I honestly don't think you are to the point of being scared enough to really clean this up. Your maturity is in question just getting into this mess.
You are still making excuses as to why you didn't do this or that. Face the problem head on.

Also Debt can ruin most marriages - even those that haven't started yet.

Soon you'll be dreaming of homes and babies and this big ugly debt will be hanging over you both. Hubby will be debt free by 2020 and then saddled to YOUR monster debt. That can create tension. Kill the debt now or you'll be paying for it for a lifetime.

You make good income. Why no real progress for the last 4-5 years?
 
A lot of good info here but I don't think it's as bad as everybody says.

Work VERY hard the next 25 years, max out every earning opportunity while you can, live as cheaply as you reasonably can for as long as you can, pay down debt, and things will probably be fine. Can you retire at 55? Who knows. That's a long way away. By then you both may have taken new jobs. Plus, I am not as into this debt forgiveness thing as others. If there is a better paying job, with better career prospects, that wouldn't forgive the debt then maybe that should be taken. Don't let the student loan tail wag the dog. A career choice should be one that maximizes total net income while being as bearable as possible.

Oh ya, and if you have kids... oh gosh, I'll save that for another day.

Good luck!
 
Thanks everyone for the advice!
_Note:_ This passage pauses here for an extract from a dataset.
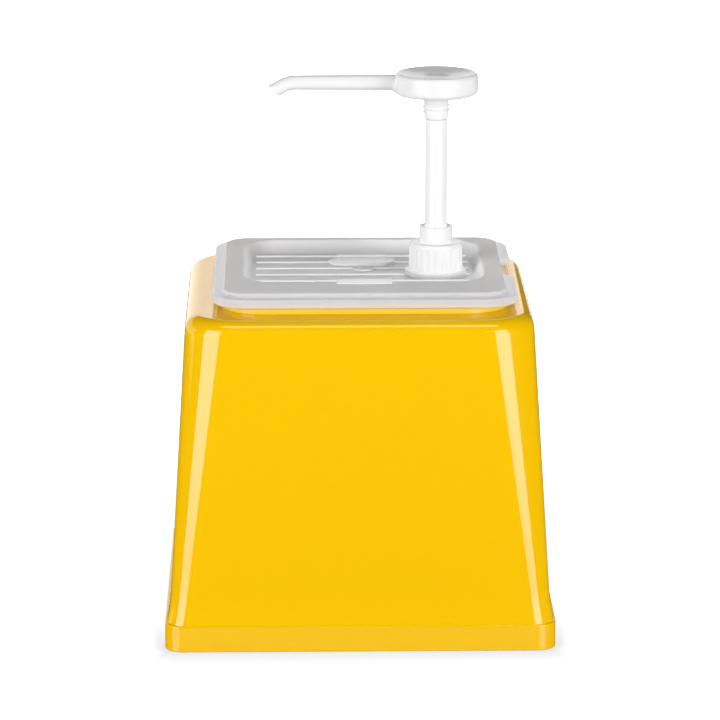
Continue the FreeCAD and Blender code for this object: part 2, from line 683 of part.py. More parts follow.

I called and started getting my student loans refi-ed out of IBR so that should be good to go by July and we should see month to month decreasing balances.

@papadad - We are relatively new graduates so we have had this income for about a year.

@calikid - Thanks! I am hoping that by being in a job I am better at / more talented will lead to further income opportunities (the last few months have made it look like that, so fingers crossed). The forgiveness program does require 10 years of service before loan forgiveness (fiance was lucky to have some of his training years count).

Thanks!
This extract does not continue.